What will? I’m making a list of the people I want to bite."
13. Definition of a teenager? God’s punishment for enjoying sex.
14. As we slide down the banister of life, may the splinters never point the wrong way.
15. I signed up for an exercise class and was told to wear loose-fitting clothing. If I had any loose-fitting clothing, I wouldn’t have signed up in the first place.
16. When I was young we used to go "skinny dipping," now I just "chunky dunk."
17. The early bird still has to eat worms.
18. The worst thing about accidents in the kitchen is eating them.
19. Don’t argue with an idiot; people watching may not be able to tell the difference.
20. Wouldn’t it be nice if whenever we messed up our life we could simply press "Ctrl Alt Delete" and start all over?
21. Stress is when you wake up screaming and then you realize you haven’t fallen asleep yet.
22. My husband says I never listen to him. At least I think that’s what he said.
23. Just remember — if the world didn’t suck, we’d all fall off.

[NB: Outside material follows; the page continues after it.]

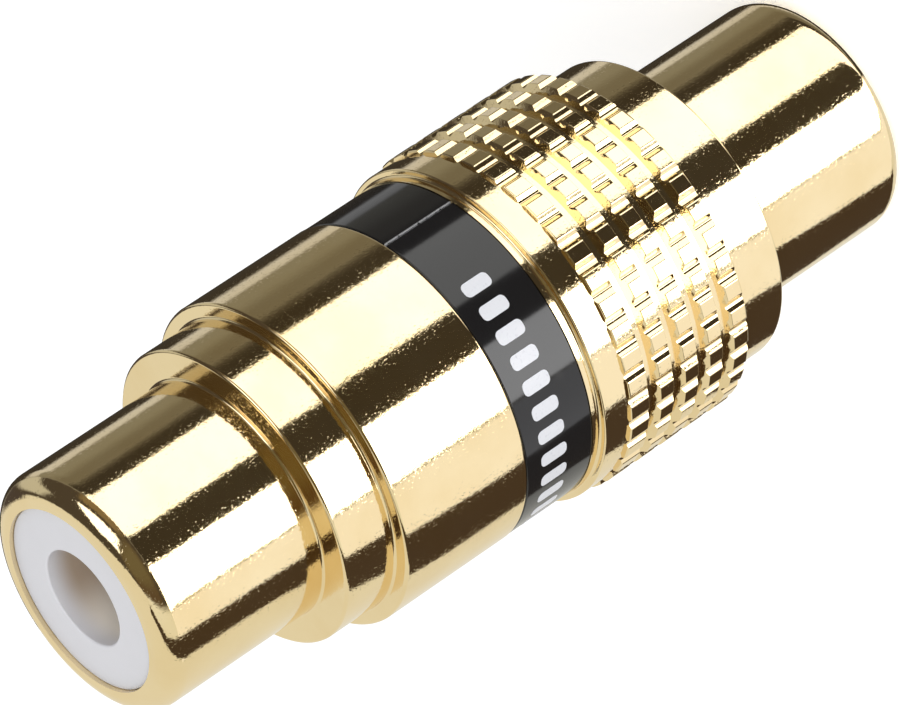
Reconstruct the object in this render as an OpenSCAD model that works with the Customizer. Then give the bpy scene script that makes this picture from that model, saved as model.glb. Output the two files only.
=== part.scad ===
// RCA coupler, a female to female joiner for two phono plugs.
// It stands on its lower barrel with +Z along its axis, and the origin is at the middle of that end.
// All sizes are in millimetres.

/* [Jack barrels] */
// Outer diameter of both barrels, the standard phono jack size
barrel_d = 8.3; // [8.2:0.05:8.5]
// Length of the lower barrel, from its mouth to the ring above it
lower_barrel_h = 6.8; // [6:0.1:8]
// Length of the upper barrel, from the collar to its mouth
upper_barrel_h = 6.2; // [5.6:0.1:8]
// Radius of the rounded lip at each mouth
lip_r = 0.75; // [0.4:0.05:0.8]

/* [Body] */
// Diameter of the narrow collar under the upper barrel
collar_d = 10.35; // [9.6:0.05:10.8]
// Height of the collar
collar_h = 2; // [1:0.1:3]
// Diameter of the plain body
body_d = 11.4; // [11.3:0.05:11.45]
// Height of the plain body above the band
body_h = 5.05; // [4:0.05:8]
// Height of the strip of body left below the band
strip_h = 0.3; // [0.2:0.05:1]
// Chamfer on the turned edges
edge_c = 0.12; // [0.05:0.01:0.15]
// Radius left by the turning tool in the open inner corners
tool_r = 0.08; // [0.04:0.01:0.12]

/* [Label band] */
// Height of the dark band and of the groove that holds it
band_h = 2.75; // [2:0.05:4]
// Outer diameter of the band, a hair below the body
band_d = 11.36; // [11.2:0.02:11.4]
// Wall of the band
band_t = 0.35; // [0.25:0.05:0.5]
// Chamfer on the band's edges
band_c = 0.05; // [0.02:0.01:0.1]
// Width of the slit that lets the band snap over the body
slit_w = 0.1; // [0.05:0.01:0.3]
// Direction of the slit round the axis, in degrees from +X
slit_angle = -47.5; // [-180:0.5:180]

/* [Grip] */
// Diameter of the smooth rim above the knurl
rim_d = 11.9; // [11.85:0.05:12]
// Height of the smooth rim
rim_h = 1; // [0.6:0.1:2]
// Outer diameter of the knurl
grip_d = 12.16; // [12.04:0.02:12.4]
// Height of the knurl
grip_h = 5.1; // [5.1:0.1:6]
// Height of the top row of studs, down to the mouth of the first groove
first_row_h = 0.75; // [0.6:0.01:0.8]
// Distance from one turned groove to the next
groove_pitch = 1.06; // [0.8:0.01:1.06]
// Width of each turned groove at its floor
groove_w = 0.21; // [0.15:0.01:0.3]
// Depth of each turned groove
groove_t = 0.27; // [0.2:0.01:0.3]
// Slope of the groove's walls, in degrees out of square
groove_angle = 30; // [20:1:35]
// Number of turned grooves between the rows of studs
groove_n = 4; // [2:1:4]
// Number of studs in each row
stud_n = 40; // [24:1:48]
// Width of the hollow flutes between the studs, across their tops
flute_w = 0.46; // [0.36:0.01:0.5]
// Depth of the flutes
flute_t = 0.15; // [0.1:0.01:0.17]
// Direction of one of the flutes round the axis, in degrees from +X
flute_angle = -1; // [-5:0.5:5]
// Diameter of the smooth ring below the knurl
ring_d = 10.84; // [10:0.02:11]
// Height of the smooth ring
ring_h = 2.15; // [1:0.05:4]

/* [Insulators] */
// Bore of the shell, filled by the two insulators
bore_d = 6.42; // [6.2:0.02:6.5]
// How far each lip stands proud of its insulator
recess = 0.15; // [0.05:0.05:0.5]
// Length of each insulator
insulator_h = 11; // [10:0.5:12]
// Hole in the face of each insulator, for the centre pin of a plug
pin_hole_d = 3.33; // [3.3:0.01:3.5]
// Thickness of the face wall
face_t = 2.2; // [2:0.1:2.8]
// Width of the room in which the contact's arms spring
room_d = 4.8; // [4.6:0.1:5]
// Length of the seat that grips the root of the contact
seat_h = 2.2; // [1.5:0.1:3]

/* [Centre contact] */
// Diameter of the contact's roots, where the insulators grip it
root_d = 4.2; // [4.1:0.05:4.4]
// Diameter of the slotted arms
arm_d = 4; // [3.8:0.05:4.05]
// Bore of the contact, a sliding fit on a plug's pin
contact_bore_d = 3.2; // [3.19:0.01:3.26]
// Lead-in chamfer at each mouth of the contact
contact_c = 0.25; // [0.1:0.05:0.25]
// Wall left between the two bores of the contact
stop_t = 2; // [1:0.1:5]
// Width of the slots between the arms
slot_w = 0.4; // [0.2:0.05:0.5]
// Diameter of the hub between the insulators
hub_d = 5; // [4.8:0.1:5.2]
// Hole through the web of the shell, clear of the hub all round
web_hole_d = 6; // [5.8:0.05:6.1]
// Gap between the contact's mouth and the face wall
mouth_gap = 0.3; // [0.05:0.05:0.5]

/* [Hidden] */
$fn = 96;

// How far a cut runs past what it cuts
e = 0.02;
over = 1;

barrel_r = barrel_d / 2;
ring_r = ring_d / 2;
grip_r = grip_d / 2;
rim_r = rim_d / 2;
body_r = body_d / 2;
band_r = band_d / 2;
band_floor_r = band_r - band_t;
collar_r = collar_d / 2;
bore_r = bore_d / 2;
web_hole_r = web_hole_d / 2;
pin_hole_r = pin_hole_d / 2;
room_r = room_d / 2;
root_r = root_d / 2;
arm_r = arm_d / 2;
hub_r = hub_d / 2;
contact_bore_r = contact_bore_d / 2;

// The knurl's top edge slopes down to the rim
grip_c = grip_r - rim_r;
// Width of a turned groove at its mouth
groove_mouth = groove_w + 2 * groove_t * tan(groove_angle);
// Radius of the round that the flutes are cut with
flute_r = (pow(flute_w / 2, 2) + pow(flute_t, 2)) / (2 * flute_t);

// Heights of the steps, from the lower mouth up
z_ring = lower_barrel_h;
z_grip = z_ring + ring_h;
z_rim = z_grip + grip_h;
z_strip = z_rim + rim_h;
z_band = z_strip + strip_h;
z_body = z_band + band_h;
z_collar = z_body + body_h;
z_barrel = z_collar + collar_h;
total_h = z_barrel + upper_barrel_h;

// The two insulators leave a web of the shell between them
z_web_low = recess + insulator_h;
z_web_high = total_h - z_web_low;

// Half the length of the contact, from the middle of the coupler to the contact's mouth
contact_h = total_h / 2 - recess - face_t - mouth_gap;
// The part of that half that each insulator surrounds, and the part that is left for the hub
held_h = insulator_h - face_t - mouth_gap;
hub_h = contact_h - held_h;
arm_h = held_h - seat_h;

gold = [0.86, 0.70, 0.38];
black = [0.12, 0.12, 0.12];
white = [0.90, 0.90, 0.92];

// What a round of radius r takes off a square outer corner; dir is 1 on a top edge, -1 on a bottom one
module corner_waste(at, r, dir) {
    translate([at.x - r, at.y - dir * r])
        difference() {
            translate([0, dir > 0 ? 0 : -r - e]) square(r + e);
            circle(r);
        }
}

// A fillet of radius r in an inner corner that opens outwards, and up (dir 1) or down (dir -1)
module inner_fillet(at, r, dir) {
    translate(at)
        difference() {
            translate([-e, dir > 0 ? -e : -r]) square(r + e);
            translate([r, dir * r]) circle(r);
        }
}

// The turned outline of the shell before its lips are rounded
module shell_outline() {
    polygon([
        [bore_r, 0],
        [barrel_r, 0],
        [barrel_r, z_ring],
        [ring_r - edge_c, z_ring],
        [ring_r, z_ring + edge_c],
        [ring_r, z_grip],
        [grip_r - edge_c, z_grip],
        [grip_r, z_grip + edge_c],
        [grip_r, z_rim - grip_c],
        [rim_r, z_rim],
        [rim_r, z_strip - edge_c],
        [rim_r - edge_c, z_strip],
        [body_r, z_strip],
        [body_r, z_band],
        [band_floor_r, z_band],
        [band_floor_r, z_body],
        [body_r - edge_c, z_body],
        [body_r, z_body + edge_c],
        [body_r, z_collar - edge_c],
        [body_r - edge_c, z_collar],
        [collar_r, z_collar],
        [collar_r, z_barrel - edge_c],
        [collar_r - edge_c, z_barrel],
        [barrel_r, z_barrel],
        [barrel_r, total_h],
        [bore_r, total_h],
        [bore_r, z_web_high],
        [web_hole_r, z_web_high],
        [web_hole_r, z_web_low],
        [bore_r, z_web_low],
    ]);
}

// One turned groove of the knurl, with sloped walls; its mouth is at x = 0, with the middle at y = 0
module groove() {
    mouth = groove_mouth / 2 + over * tan(groove_angle);
    polygon([[-groove_t, -groove_w / 2], [over, -mouth], [over, mouth], [-groove_t, groove_w / 2]]);
}

// The turned section with its round lips, its fillets and the grooves of the knurl
module shell_section() {
    difference() {
        union() {
            shell_outline();
            inner_fillet([barrel_r, z_ring], tool_r, -1);
            inner_fillet([ring_r, z_grip], tool_r, -1);
            inner_fillet([body_r, z_strip], tool_r, 1);
            inner_fillet([collar_r, z_collar], tool_r, 1);
            inner_fillet([barrel_r, z_barrel], tool_r, 1);
        }
        corner_waste([barrel_r, 0], lip_r, -1);
        corner_waste([barrel_r, total_h], lip_r, 1);
        for (i = [0 : groove_n - 1])
            translate([grip_r, z_rim - first_row_h - groove_mouth / 2 - i * groove_pitch])
                groove();
    }
}

// The flutes that cut each row of the knurl into studs; they are hollow, and they stop at the rim
module flutes() {
    for (i = [0 : stud_n - 1])
        rotate([0, 0, flute_angle + i * 360 / stud_n])
            translate([grip_r - flute_t + flute_r, 0, z_grip - over])
                cylinder(r = flute_r, h = grip_h + over);
}

// One turned and knurled shell: both barrels, the collar, the body, the rim, the knurl and the ring
module shell() {
    color(gold)
        difference() {
            rotate_extrude() shell_section();
            flutes();
        }
}

// The dark band, a ring split along the axis, in the groove of the body
module label_band() {
    color(black)
        difference() {
            rotate_extrude()
                polygon([
                    [band_floor_r, z_band],
                    [band_r - band_c, z_band],
                    [band_r, z_band + band_c],
                    [band_r, z_body - band_c],
                    [band_r - band_c, z_body],
                    [band_floor_r, z_body],
                ]);
            rotate([0, 0, slit_angle])
                translate([band_floor_r - over, -slit_w / 2, z_band - over])
                    cube([band_t + 2 * over, slit_w, band_h + 2 * over]);
        }
}

// One insulator, with its face at z = 0 and its body below
module insulator() {
    rotate_extrude()
        polygon([
            [pin_hole_r, 0],
            [bore_r, 0],
            [bore_r, -insulator_h],
            [root_r, -insulator_h],
            [root_r, seat_h - insulator_h],
            [room_r, seat_h - insulator_h],
            [room_r, -face_t],
            [pin_hole_r, -face_t],
        ]);
}

module upper_insulator() {
    color(white) translate([0, 0, total_h - recess]) insulator();
}

module lower_insulator() {
    color(white) translate([0, 0, recess]) rotate([180, 0, 0]) insulator();
}

// The upper half of the contact, from the middle of its hub up to its slotted arms
module contact_half() {
    difference() {
        rotate_extrude()
            polygon([
                [0, 0],
                [hub_r, 0],
                [hub_r, hub_h],
                [root_r, hub_h],
                [root_r, hub_h + seat_h],
                [arm_r, hub_h + seat_h],
                [arm_r, contact_h],
                [contact_bore_r + contact_c, contact_h],
                [contact_bore_r, contact_h - contact_c],
                [contact_bore_r, stop_t / 2],
                [0, stop_t / 2],
            ]);
        for (turn = [0, 90])
            rotate([0, 0, turn])
                translate([-arm_d, -slot_w / 2, contact_h - arm_h])
                    cube([2 * arm_d, slot_w, arm_h + over]);
    }
}

// The double-ended spring contact, turned in one piece and slotted at both ends
module centre_contact() {
    color(gold)
        translate([0, 0, total_h / 2]) {
            contact_half();
            mirror([0, 0, 1]) contact_half();
        }
}

shell();
label_band();
upper_insulator();
lower_insulator();
centre_contact();
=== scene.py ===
"""A phono coupler on a pale floor: its dressed pieces, the studio round it and the camera.

Lengths in the classes are millimetres; `metres` turns them into Blender's own unit. The coupler
stands on its lower barrel with +Z along its axis, and the camera looks at it from the -Y side.
"""

import logging
import math
from dataclasses import dataclass, replace
from enum import Enum
from itertools import groupby

import bpy
from mathutils import Matrix, Vector


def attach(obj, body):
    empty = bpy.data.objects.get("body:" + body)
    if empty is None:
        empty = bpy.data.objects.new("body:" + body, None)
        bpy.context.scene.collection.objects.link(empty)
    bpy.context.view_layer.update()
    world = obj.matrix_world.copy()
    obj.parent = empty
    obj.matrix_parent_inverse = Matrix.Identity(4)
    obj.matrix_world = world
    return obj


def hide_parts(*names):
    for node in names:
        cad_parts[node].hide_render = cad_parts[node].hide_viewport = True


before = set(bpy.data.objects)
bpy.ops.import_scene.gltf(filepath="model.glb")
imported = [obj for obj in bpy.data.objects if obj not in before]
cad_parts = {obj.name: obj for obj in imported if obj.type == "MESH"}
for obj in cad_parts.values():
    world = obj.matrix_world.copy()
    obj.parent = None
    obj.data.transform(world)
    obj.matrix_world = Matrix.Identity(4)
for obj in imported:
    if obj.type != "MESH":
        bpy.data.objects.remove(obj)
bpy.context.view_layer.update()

log = logging.getLogger("coupler")

ROOT = "root"
MM = 0.001
FULL_TURN = 360.0

Socket = bpy.types.NodeSocket
Triple = tuple[float, float, float]
Colour = Triple
Point = tuple[float, float]
Span = tuple[float, float]
Face = tuple[int, ...]
Feed = Socket | float | tuple[float, ...]


def metres(value: float) -> float:
    """Turn millimetres into metres."""
    return value * MM


def show(thing: bpy.types.Object) -> None:
    """Put an object into the scene's collection."""
    bpy.context.scene.collection.objects.link(thing)


# Node trees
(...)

24. Why is it that our children can’t read a Bible in school, but they can in prison?
25. If raising children was going to be easy, it never would have started with something called labor.
Dean Sorlie of Maddock passed this little item on to me:
A Scandinavian boy from Duluth, Minn. named Lars had heard stories of an amazing family tradition. It seems that his father, grandfather and great-grandfather had all been able to walk on water on their 21st birthdays to the boat club across the lake for their first legal drink.
So when Lars’s 21st came around, he and his pal Sven took a boat out to the middle of the lake. Lars stepped out of the boat and nearly drowned. Sven managed to pull him to safety. Furious and confused, Lars went to see his grandmother.
"Grandma," he asked, "it’s my 21st birthday, so why can’t I walk across the lake like my father, his father, and his father before him?"
Granny looked into Lars’s eyes and said, "Because your father, grandfather and great-grandfather were born in January; you were born in July."